Thursday, November 1, 2012

Orwell and Modern Politics



As College students, we could all learn a lot from Orwell’s essay.  I think that his main point is that many of us try to make our writing sound beautiful and intelligent, however in doing so all we end up doing is confusing the reader and ourselves.  The message of what you are writing gets lost, which should be the primary objective in writing in the first place.  Even as I am writing this now, I am wondering to myself if I am doing the very things that Orwell protests; and I probably am.  Interesting…
           

            Orwell goes on to discuss how this kind of “bad writing” is used frequently in politics and namely political advertisements.  In the two separate ads discussing opposing views on the proposal 2 law, each side uses fear to promote their ideas.  The first essentially implies that “if you say no to proposal 2, you won’t be saved from a fire,” while the second implies that “if you say yes to proposal 2, your kids will be killed by a school-bus driver and taught by a collection of criminals.”  We learn barely anything about the real facts of proposal 2, what it is trying to accomplish, or the basic arguments against it. 

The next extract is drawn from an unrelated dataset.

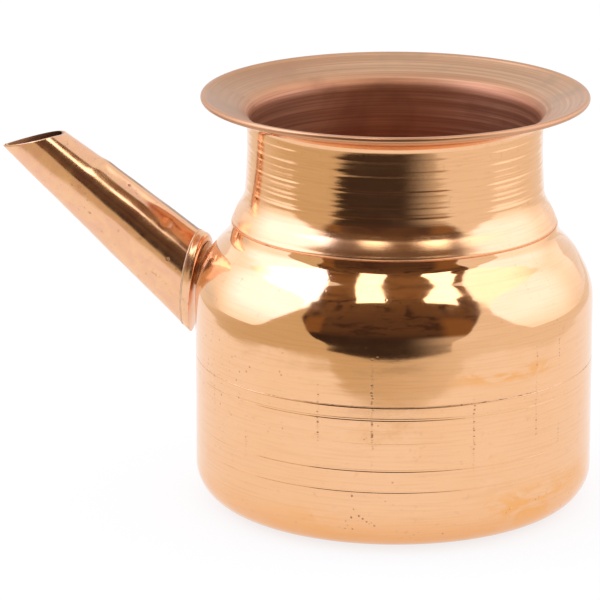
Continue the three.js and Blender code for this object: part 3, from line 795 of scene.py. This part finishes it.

Contributing to this effect, some of the diction in the advertisements are exactly what Orwell was talking about in his essay.  In the first ad, the term “collective bargaining” is used frequently, but the term is never actually explained!  From the commercial, the viewer assumes that proposition 2 is completely about this collective bargaining thing, however in the second commercial, the term is not mentioned at all.  As Orwell said, the ads use lofty words tactics to promote their true objectives.  At the end of the ad, the phrase “pray for their safety” is used to scare parents.  These ads do not really explain anything about proposal 2 and are exactly why Orwell says politics are perhaps the area in which the style of “modern English” has become most evident.